- Swedish cover
- Directed by: Josef Fares
- Screenplay by: Josef Fares Mikael Håfström Lars Yngve Johansson Fares Fares Torkel Petersson
- Produced by: Anna Anthony
- Starring: Fares Fares Torkel Petersson Göran Ragnerstam Sissela Kyle
- Cinematography: Aril Wretblad
- Distributed by: Sonet Film AB
- Release date: 7 February 2003 (Sweden);
- Running time: 90 minutes
- Country: Sweden
- Language: Swedish

= Kopps =

Kopps is a 2003 Swedish action comedy film which was released to cinemas in Sweden on 7 February 2003, directed by Josef Fares. The name itself is a pun on pronouncing the English word "Cops" with a Swedish accent.

== Plot ==
The film concerns the police force of a small fictional Swedish village, Högboträsk. The village is so peaceful that crime has become nonexistent. The police spend their shifts drinking coffee, eating hot dogs and chasing down runaway cows. This is all well and good for the village's own police, but the police management board wants to discontinue the local police force for lack of crime. This would mean the loss of income for the policemen, so they begin to stage crimes in order to preserve their jobs.

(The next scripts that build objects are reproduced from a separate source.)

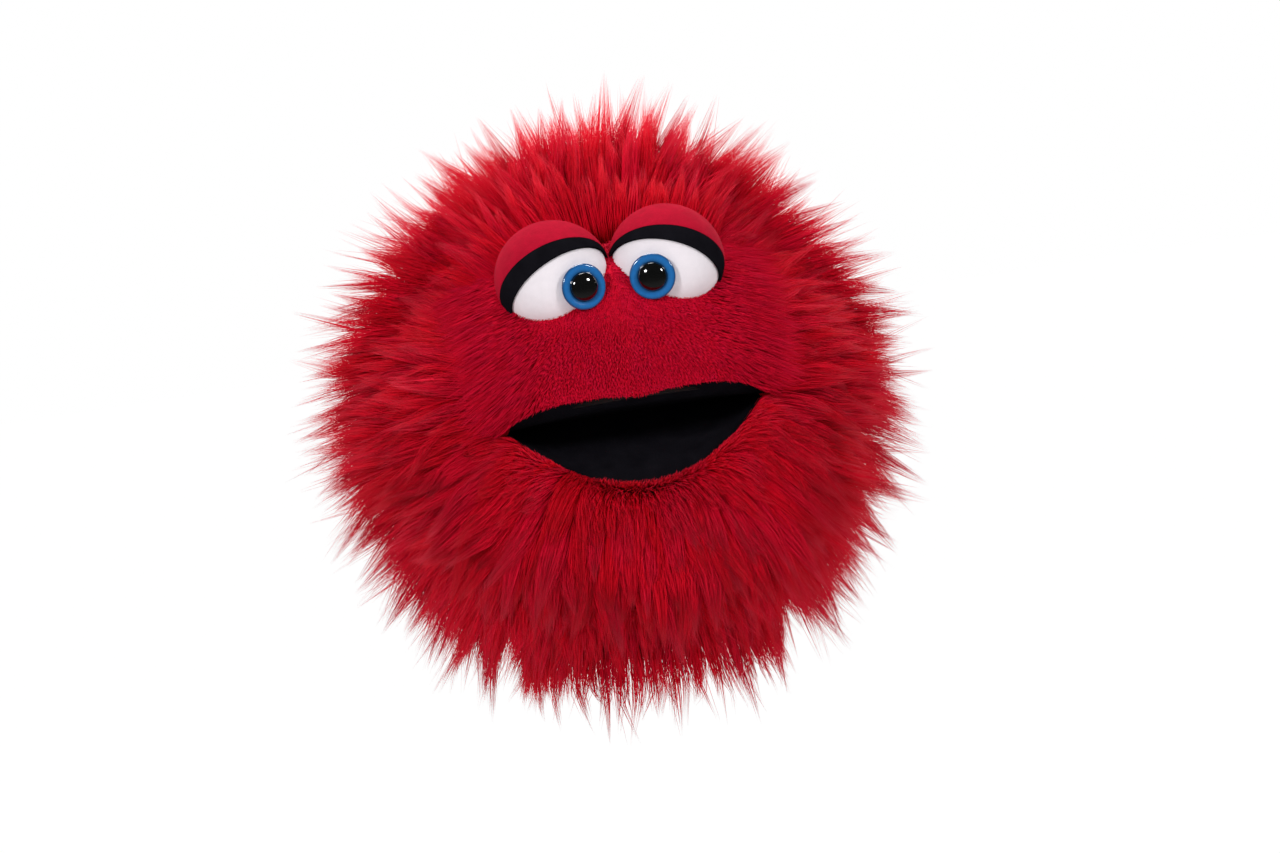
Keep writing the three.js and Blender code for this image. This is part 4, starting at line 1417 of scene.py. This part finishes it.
class PUPPET_OT_stage(bpy.types.Operator):
    """Set up the pale floor, the soft lights and the camera"""

    bl_idname = "puppet.stage"
    bl_label = "Stage"

    def execute(self, context):
        settings = context.scene.puppet_stage
        self.surroundings(settings)
        self.camera(context.scene, settings)
        context.scene.view_settings.view_transform = "Standard"
        return {"FINISHED"}

    @staticmethod
    def surroundings(settings):
        """The floor, pale under the puppet and lost in white further off, the backdrop and the lights."""
        work = bmesh.new()
        bmesh.ops.create_circle(work, cap_ends=True, segments=96, radius=FLOOR_RADIUS)
        bmesh.ops.translate(work, vec=(0, 0, settings.floor), verts=work.verts)
        mesh = bpy.data.meshes.new("floor")
        work.to_mesh(mesh)
        work.free()
        white, shader, wires = new_material("white_floor", 0.9)
        place = wires.add("ShaderNodeTexCoord").outputs["Object"]
        flat = wires.vector("MULTIPLY", place, (1, 1, 0))
        far = wires.range(wires.vector("LENGTH", flat), *FLOOR_FADE)
        mirrored = wires.add("ShaderNodeLightPath").outputs["Is Glossy Ray"]
        shade = wires.mix("MIX", mirrored, (0.85, 0.85, 0.85), (0.08, 0.08, 0.08))
        wires.feed(shader.inputs["Base Color"], wires.mix("MIX", far, shade, (0, 0, 0)))
        wires.feed(shader.inputs["Emission Color"], wires.mix("MIX", far, (0, 0, 0), (1, 1, 1)))
        wires.feed(shader.inputs["Emission Strength"], PUPPET_OT_stage.glow(wires))
        add_object("floor", mesh, white)
        PUPPET_OT_stage.backdrop()
        for name, place, size, power in LIGHTS:
            area_light(name, place, (0, 0, HEAD_Z * MM), size, power)

    @staticmethod
    def backdrop():
        """A white surround, seen bright and lighting the puppet more softly."""
        world = bpy.data.worlds.new("studio")
        bpy.context.scene.world = world
        world.use_nodes = True
        wires = Wires(world.node_tree)
        background = world.node_tree.nodes["Background"]
        background.inputs["Color"].default_value = (1, 1, 1, 1)
        wires.feed(background.inputs["Strength"], PUPPET_OT_stage.glow(wires))

    @staticmethod
    def glow(wires):
        """Bright to the camera, soft as a light, and dim in reflections, as a studio's dark side is."""
        path = wires.add("ShaderNodeLightPath").outputs
        lit = wires.maths("MULTIPLY_ADD", path["Is Camera Ray"], 0.6, 0.4)
        return wires.maths("MULTIPLY_ADD", path["Is Glossy Ray"], -0.36, lit)

    @staticmethod
    def camera(scene, settings):
        """The camera, turned round the head's centre and rolled by the head's lean."""
        azimuth, elevation, roll = settings.azimuth, settings.elevation, settings.roll
        flat = math.cos(elevation)
        ahead = Vector((-math.sin(azimuth) * flat, math.cos(azimuth) * flat, -math.sin(elevation)))
        level = ahead.cross(Vector((0, 0, 1))).normalized()
        upright = level.cross(ahead)
        right = level * math.cos(roll) - upright * math.sin(roll)
        up = level * math.sin(roll) + upright * math.cos(roll)
        target = Vector((0, 0, HEAD_Z * MM)) + right * AIM_RIGHT - up * AIM_DOWN
        data = bpy.data.cameras.new("camera")
        data.lens = data.sensor_width * settings.distance / settings.view_width
        camera = bpy.data.objects.new("camera", data)
        turn = Matrix((right, up, -ahead)).transposed().to_4x4()
        camera.matrix_world = Matrix.Translation(target - ahead * settings.distance) @ turn
        scene.collection.objects.link(camera)
        scene.camera = camera


class PUPPET_PT_panel(bpy.types.Panel):
    """Lists the puppet's pieces"""

    bl_idname = "PUPPET_PT_panel"
    bl_label = "Puppet"
    bl_space_type = "VIEW_3D"
    bl_region_type = "UI"
    bl_category = "Puppet"

    def draw(self, context):
        for operator in OPERATORS:
            self.layout.operator(operator.bl_idname)
        for group in GROUPS:
            settings = getattr(context.scene, group)
            box = self.layout.box()
            for key in settings.__annotations__:
                box.prop(settings, key)


OPERATORS = (
    PUPPET_OT_stage, PUPPET_OT_long_fur, PUPPET_OT_muzzle, PUPPET_OT_eyes, PUPPET_OT_mouth,
    PUPPET_OT_sleeve, PUPPET_OT_inside,
)
GROUPS = {"puppet_fur": PuppetFur, "puppet_face": PuppetFace, "puppet_stage": PuppetStage}


def register():
    for item in (*GROUPS.values(), *OPERATORS, PUPPET_PT_panel):
        bpy.utils.register_class(item)
    for name, group in GROUPS.items():
        setattr(bpy.types.Scene, name, PointerProperty(type=group))


def unregister():
    for name in GROUPS:
        delattr(bpy.types.Scene, name)
    for item in (PUPPET_PT_panel, *reversed(OPERATORS), *GROUPS.values()):
        bpy.utils.unregister_class(item)


def main():
    register()
    for operator in OPERATORS:
        getattr(bpy.ops.puppet, operator.bl_idname.split(".")[1])()


if __name__ == "__main__":
    main()
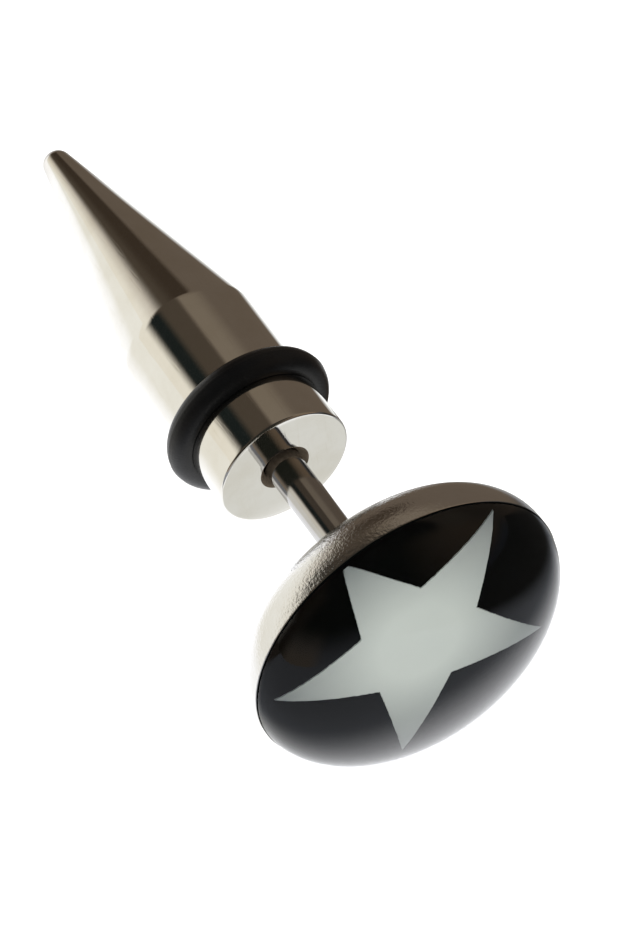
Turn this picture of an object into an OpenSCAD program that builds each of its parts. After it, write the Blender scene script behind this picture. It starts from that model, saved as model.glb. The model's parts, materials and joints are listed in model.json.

This includes burning down the local hotdog stand, hiring a drunk to steal a packet of sausages, thrashing a local car, faking a shootout and staging a kidnapping using their friends as actors.

== Cast ==
- Fares Fares – Jacob
- Torkel Petersson – Benny
- Göran Ragnerstam – Lasse
- Sissela Kyle – Agneta
- Eva Röse – Jessica Lindblad
- Christian Fiedler – Folke
- Erik Ahrnbom – Håkan
- Harry Goldstein – Göran
- Michael Fares – Mike
- Viktor Friberg – Janne
- Jan Fares – Mike's father
- Yngve Dahlberg – Gunnar
- Kerstin Hellström – Kindergarten teacher

== American remake ==
Shortly after Kopps' release in 2003, Adam Sandler and Columbia Pictures bought the rights and announced their plans to remake the comedy into an English-language release, but the project did not materialise.